Kryński zapewnił, że konsulat zostanie natychmiast powiadomiony w przypadku zidentyfikowania osoby posługującej się polskim paszportem. Dodał, że identyfikacja zwłok może potrwać nawet kilka dni, gdyż ciała są zwęglone.
Opozycja chce dymisji ministra
Tragedię na lotnisku w Sao Paulo podchwycili politycy. Opozycja zażądała głowy odpowiedzialnego za lotnictwo ministra obrony i władz lotniska. Jak ustalono, pas, na którym lądował samolot, nie posiadał specjalnych rowków odprowadzających wodę i w deszczu robił się bardzo śliski. Ponadto był za krótki dla dużych maszyn. Mimo głosów protestu został oddany do użytku w czerwcu. - Otwieranie pasa, który nie był jeszcze gotowy, jest równoznaczne z morderstwem, oni powinni trafić do więzienia - grzmiał Onyx Lorenzoni, lider opozycyjnych Demokratów.
Policja szuka przyczyn
- Przyczyną tragedii mógł być także chaos, który od dziewięciu miesięcy paraliżuje brazylijskie lotniska. Bałagan w portach lotniczych wynika z kryzysu transportu lotniczego w Brazylii. Lotniska są zatłoczone. Od czasu do czasu strajkują kontrolerzy lotów. Brakuje inwestycji w poprawę bezpieczeństwa - tłumaczył w TVN24 Henryk Siewierski, Polak mieszkający od 22 lat w Brazylii, pisarz i tłumacz.
Henryk Siewierski, Polak od 22 lat mieszkający w Brazylii
Jak wynika z relacji naocznych świadków, samolot po lądowaniu na lotnisku Congonhas nie zdołał wyhamować na końcu pasa, uznawanego od dawna za niebezpiecznie krótki, przejechał rozpędem przez zatłoczoną w godzinach szczytu wielopasmową szosę i uderzył w stację paliwową. W wyniku potężnego uderzenia eksplodowały zbiorniki z paliwem składowanym w magazynie oraz zbiorniki samolotu. Pasażerowie maszyny i obsługa magazynu nie mieli szans na przeżycie.
Rodziny są zrozpaczone
Świadkowie zdarzenia opowiadają, że płomienie ze zbiorników biły wysoko w górę, całą okolicę spowił gęsty dym, swąd i zapach kerozyny, czyli paliwa lotniczego. Lotnisko zostało natychmiast zamknięte. - Koło samolotu uderzyło w naszą taksówkę. Nagle się zatrzymaliśmy. Zobaczyłam jak skrzydło samolotu uderza w magazyn lotniska i ten eksplodował. Wszystko stanęło w płomieniach. Ludzie zaczęli uciekać - relacjonuje kobieta.

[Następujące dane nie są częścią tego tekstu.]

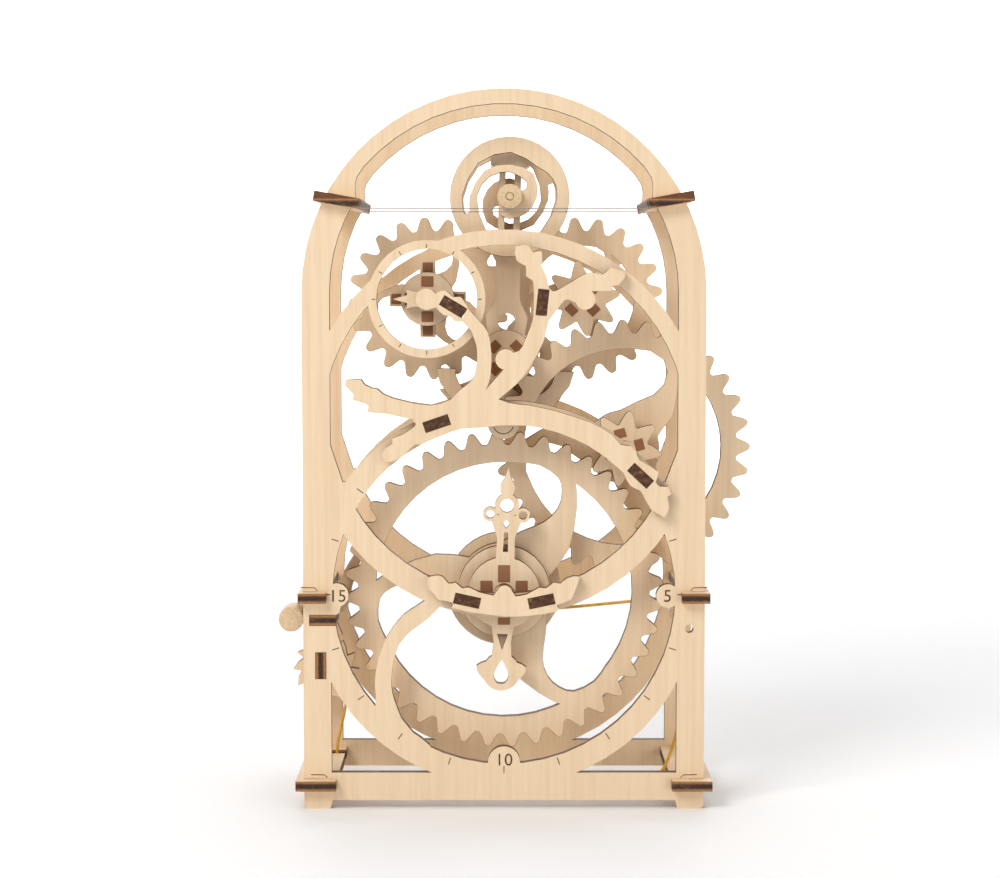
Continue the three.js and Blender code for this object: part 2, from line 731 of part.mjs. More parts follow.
const anchorOutline = [
  [-24.9, -4.8], [-23.4, -10], [-18, -17.1], [-8, -23], [0, -24.4], [8, -23], [18, -17.1],
  [23.4, -10], [24.9, -4.8],
];
const anchorCutouts = [-9.2, 9.2].map((x) => disc([x, -5.4], 8.6));

const anchorPlate = wheel(disc([0, 0], 7), level(6)).add(cut(
  join(
    cut(plate(anchorOutline, level(6)),
      ...anchorCutouts.map((points) => through(points, level(6)))),
    plate(rectangle([0, -11], 5, 12), level(6)),
  ),
  through(disc([0, 0], 6), level(6)),
));

// The pallets stand clear of the wheels at rest and dip into them as the pendulum swings.
const palletReach = gearModule * escapeTooth.addendum + pitchRadius(escapeTeeth) + 0.4;
const palletClear = pitchRadius(escapeTeeth) + 5.5;
const palletWidth = 2.6;
const pallets = [
  { wheelCentre: secondsCentre, angle: -77.5 },
  { wheelCentre: upperCentre, angle: -111.5 },
];
const palletOutline = [
  [-24.2, -3.4], [-24, -12], [-18, -19], [-8, -23.6], [0, -24.6], [8, -23.6], [18, -19],
  [21.6, -12], [22, -3.4],
];

function palletPlate() {
  const local = ([x, z]) => [x - pendulumCentre[0], z - pendulumCentre[1]];
  const clears = pallets.map(({ wheelCentre }) =>
    through(disc(local(wheelCentre), palletClear), level(7)));
  const tips = pallets.map(({ wheelCentre, angle }) => {
    const middle = along(local(wheelCentre), angle, palletReach + 4);
    return plate(rectangle(middle, palletWidth, 8, angle + 90), level(7));
  });
  const ends = block([-40, level(7) - 1, -3.4], [40, level(7) + ply + 1, 40]);
  return join(cut(plate(palletOutline, level(7)), ends, ...clears), ...tips);
}

const swing = (...meshes) => assembly(pendulumCentre, restTilt, ...meshes);
const uprightPallets = assembly(pendulumCentre, 0, piece('pallet_plate', palletPlate()));
const pendulum = swing(
  piece('pendulum_disc', wheel(disc([0, 0], 9.9), level(3))),
  piece('pendulum_rod', rodPlate(level(4))),
  piece('anchor_plate', anchorPlate),
  piece('pendulum_rod_rear', rodPlate(level(8))),
  piece('pendulum_axle', axle(), dowelLook),
);

// One slot winds twice round the hub, so the weight is a flat ring on a springy arm.
const slotOuter = [
  [17, 202], [16.7, 180], [16.2, 135], [15.6, 90], [14.6, 45], [16.3, 25], [16.7, 0],
  [16.3, -45], [15.4, -90], [14, -126], [11.5, -180], [9.9, -225], [8.7, -270], [8, -315],
];
const slotInner = [
  [4.4, -325], [3.7, -300], [3.55, -270], [3.55, -180], [4.6, -150], [6.7, -120], [7.7, -90],
  [8.2, -45], [9.6, 0], [11.7, 45], [11.4, 90], [12.8, 135], [14.1, 180], [14.9, 202],
];
const spiralSlot = [
  ...curve(fromPolar(slotOuter)),
  ...curve(fromPolar([[7.2, -326], [5.9, -333], [4.9, -331]]), 1),
  ...curve(fromPolar(slotInner)),
];

function spiral(front, turn) {
  return cut(
    plate(disc([0, 0], weightRadius), front),
    through(turned(spiralSlot, turn), front),
    through(disc([0, 0], weightAxleRadius + hubClearance), front),
  );
}

function knob(front) {
  return cut(
    plate(disc([0, 0], knobRadius), front),
    through(disc([0, 0], weightAxleRadius + hubClearance), front),
  );
}

const weight = assembly(
  along(pendulumCentre, 90 - restTilt, weightHeight),
  restTilt,
  piece('weight_knob_front', knob(level(2)), dowelLook),
  piece('spiral_front', spiral(level(3), 0)),
  piece('spiral_rear', spiral(level(9), 180)),
  piece('weight_knob_rear', knob(level(10)), dowelLook),
  piece('weight_axle', rod([0, 0], weightAxleRadius, level(2) + 0.2, level(11)), dowelLook),
);

// ---------------------------------------------------------------- stop lever

const leverArm = [
  ...curve([[-15.6, -6.4], [-10, -5.6], [-3, -4.4], [3, -4], [5.2, 0], [6, 5], [9.6, 15.6]]),
  ...curve([[7, 16.8], [3.4, 11], [0.6, 4.4], [-2.4, 1], [-8, -1.6], [-15.6, -1.8]]),
];
const leverKnobPlace = [-14.7, -4.9];
const leverKnobHeight = 11.7;
const lever = assembly(
  leverPivot,
  0,
  piece('stop_lever', cut(
    plate(leverArm, level(4) + 0.2),
    through(disc([0, 0], leverPinRadius + hubClearance), level(4) + 0.2),
  )),
  piece('lever_knob', rod(
    leverKnobPlace, knobRadius, level(4) - 0.2 - leverKnobHeight, level(4) - 0.2), dowelLook),
);

// ---------------------------------------------------------------- winding ratchet

function ratchetOutline() {
  const points = [];
  for (let i = 0; i < ratchetTeeth; i += 1) {
    const start = (360 / ratchetTeeth) * i;
    points.push(along([0, 0], start, ratchetRadius));
    points.push(along([0, 0], start + 3, ratchetRadius - 3));
    points.push(along([0, 0], start + 16, ratchetRadius - 1.6));
  }
  return points;
}

const ratchetFront = 40;
const spoolBack = 50;
const shaftFront = 34;
const shaftBack = backFront + ply + 8.4;
const ratchetShaft = join(
  rod([0, 0], axleRadius, shaftFront, shaftBack),
  cut(
    rod([0, 0], spoolRadius, ratchetFront + ply + 0.4, spoolBack),
    rod([0, 0], axleRadius - 0.2, shaftFront, spoolBack + 1),
  ),
);
const keyFront = backFront + ply + 1.4;
const keyOutline = [
  ...arc([0, keyLength / 2 - 6], 6, -40, 220),
  ...arc([0, -keyLength / 2 + 6], 6, 140, 400),
];
const ratchet = assembly(
  ratchetCentre,
  0,
  piece('ratchet_wheel', wheel(ratchetOutline(), ratchetFront)),
  piece('ratchet_shaft', ratchetShaft, dowelLook),
  piece('winding_key', wheel(keyOutline, keyFront)),
);

const pawlOutline = [
  ...arc([0, 0], 3.2, -20, 200),
  [-1.4, -3.4],
  [3.8, -9.3],
  [6, -8.6],
];
const pawl = assembly(
  pawlPivot,
  0,
  piece('pawl', wheel(pawlOutline, ratchetFront)),
);
const pawlPin = rod(pawlPivot, axleRadius, ratchetFront - 3, backFront + ply);

// ---------------------------------------------------------------- fixed trim and the band

function tenonPlate({ x, z }, front, back) {
  return block([x[0], front, z[0]], [x[1], back, z[1]]);
}

const stopTab = { centre: [-0.2, 136], radius: 5.6 };
const guideRadius = 4;
const bandGuide = join(
  rod(guidePin, guideRadius, 23, 31),
  rod(guidePin, axleRadius, 23, backFront + ply),
);

const bandRoute = [
  [0, 28, mainCentre[1] - drumRadius - bandRadius - 0.3],
  [20.6, 28, 67.3], [guidePin[0] - 6, 28, 70.9], [guidePin[0], 28, 71.4],
  [guidePin[0] + 3.9, 27.6, 69.8], [guidePin[0] + 5.4, 27, 66], [guidePin[0] + 3.6, 23, 52],
  [guidePin[0] - 1, 15, 28], [57.4, 9, 13], [52, 7.6, 6.6], [40, 8, 5.4], [0, 8, 5.4],
  [-45, 9, 5.2], [-54, 20, 4.4], [-59, 34, 4.2], [-62.2, 44.8, 5], [-62.4, 46, 9],
  [-62, 46, 14], [ratchetCentre[0] + 5.45, 46, 22], [ratchetCentre[0] + 7.05, 46, 30],
  [ratchetCentre[0] + 7.75, 46, 36],
  [ratchetCentre[0] + spoolRadius + bandRadius + 0.3, 46, 42.7],
];

// ---------------------------------------------------------------- the whole timer

const timer = new THREE.Group();
timer.add(
  piece('front_panel', frontPanel),
  piece('back_panel', backPanel),
  piece('tree_overlay', overlay),
  piece('lower_bridge', bridge),
  ...ties,
  piece('thread_upper', thread(archCentreZ + 29.2), { color: 0x4a3a30 }),
  piece('thread_lower', thread(archCentreZ + 28.1), { color: 0x4a3a30 }),
  ...treeKeys.map((key, i) => piece(`overlay_key_${i + 1}`, keyPlate(key), edgeLook)),
  ...bridgeKeys.map((key, i) => piece(`bridge_key_${i + 1}`, keyPlate(key), edgeLook)),
  piece('lever_bracket', tenonPlate(bracketTenon, -faceGap, level(4) - 0.4), edgeLook),
  piece('lever_pin', rod(leverPivot, leverPinRadius, ply + faceGap, 24), dowelLook),
  piece('ratchet_bracket', tenonPlate(ratchetTenon, -faceGap, shaftFront - airGap), edgeLook),
  piece('stop_tab', cut(
    plate(disc(stopTab.centre, stopTab.radius), ply + faceGap),
    through(disc(pendulumCentre, axleRadius + fit), ply + faceGap),
  )),
  piece('pawl_pin', pawlPin, dowelLook),
  piece('band_guide', bandGuide, dowelLook),
  piece('rubber_band', tube(bandRoute, bandRadius, 56), { color: 0xc9962a, roughness: 0.45 }),
  mainArbor,
  pointerTurned,
  relayArbor,
  upperArbor,
  secondsArbor,
  pendulum,
  uprightPallets,
  weight,
  lever,
  ratchet,
  pawl,
);

const bounds = new THREE.Box3().setFromObject(timer);
timer.position.y = -(bounds.min.y + bounds.max.y) / 2;
timer.position.x = -(bounds.min.x + bounds.max.x) / 2;

const group = new THREE.Group();
group.add(timer);

export default group;
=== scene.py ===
"""A press-together plywood timer: laser-cut sheets, dowels, an elastic band and two threads.

Everything is in metres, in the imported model's own frame. The turned and cut parts come from
the frame; this script gives them their wood, their burnt edges and their engraving, and adds
the square tenons that lock the wheels' layers together.
"""

import json
import math

import bpy
from mathutils import Matrix, Vector


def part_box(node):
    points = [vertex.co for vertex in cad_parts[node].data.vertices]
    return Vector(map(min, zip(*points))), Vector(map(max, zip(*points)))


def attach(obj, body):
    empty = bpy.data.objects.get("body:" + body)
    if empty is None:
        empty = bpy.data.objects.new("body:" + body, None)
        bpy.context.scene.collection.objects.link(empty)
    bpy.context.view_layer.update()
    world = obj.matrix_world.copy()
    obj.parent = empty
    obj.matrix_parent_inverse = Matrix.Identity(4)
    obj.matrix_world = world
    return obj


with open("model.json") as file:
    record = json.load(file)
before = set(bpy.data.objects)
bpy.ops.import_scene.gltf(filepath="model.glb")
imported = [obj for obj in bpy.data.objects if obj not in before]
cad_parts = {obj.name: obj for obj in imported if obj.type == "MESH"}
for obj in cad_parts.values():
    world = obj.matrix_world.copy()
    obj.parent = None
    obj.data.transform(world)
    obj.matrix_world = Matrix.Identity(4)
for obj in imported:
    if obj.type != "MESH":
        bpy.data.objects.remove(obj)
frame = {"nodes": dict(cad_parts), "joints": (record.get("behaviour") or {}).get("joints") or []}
nodes = frame["nodes"]
joints = {joint["name"]: joint for joint in frame["joints"]}
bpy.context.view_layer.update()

MM = 0.001
PANEL_LOW, PANEL_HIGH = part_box("front_panel")
FACE = PANEL_LOW.y  # front face of the front panel
PLY = PANEL_HIGH.y - PANEL_LOW.y
EDGE_ROUNDING = 0.13 * MM
ENGRAVING_LIFT = 0.03 * MM


def centre_of(joint):
    x, _, z = joints[joint]["pos_m"]
    return Vector((x, 0, z))


MAIN = centre_of("main_spin")
RELAY = centre_of("relay_spin")
UPPER = centre_of("upper_spin")
SECONDS = centre_of("seconds_spin")
PENDULUM = centre_of("pendulum_swing")
MIDDLE = (PANEL_LOW.x + PANEL_HIGH.x) / 2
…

Rodziny ofiar czekają na informacje o swoich najbliższych
Zrozpaczone rodziny ofiar czekają na informacje o swoich najbliższych na brazylijskich lotniskach w Porto Alegre i Sao Paulo. W obu portach panuje chaos. Zrozpaczeni krewni przez kilka godzin nie mogli doprosić się listy pasażerów. W końcu ją ogłoszono. Widnieją na niej dwa polskobrzmiące nazwiska: Sieczkowski i Rojek.
Brazylia w żałobie
Prezydent Brazylii ogłosił trzydniową żałobę narodową oraz nakazał rozpoczęcie dochodzenia w sprawie przyczyn tragedii.
Relacje świadków katastrofy
W akcji ratowniczej bierze udział ponad 50 zespołów strażackich i wszystkie miejscowe służby. Jest to największa tragedia lotnicza w historii Brazylii i druga tak duża katastrofa lotnicza w tym kraju na przestrzeni ostatniego roku. We wrześniu 154 osoby zginęły w zderzeniu Boeinga 737 z prywatnym samolotem. Obie maszyny rozbiły się w amazońskiej dżungli.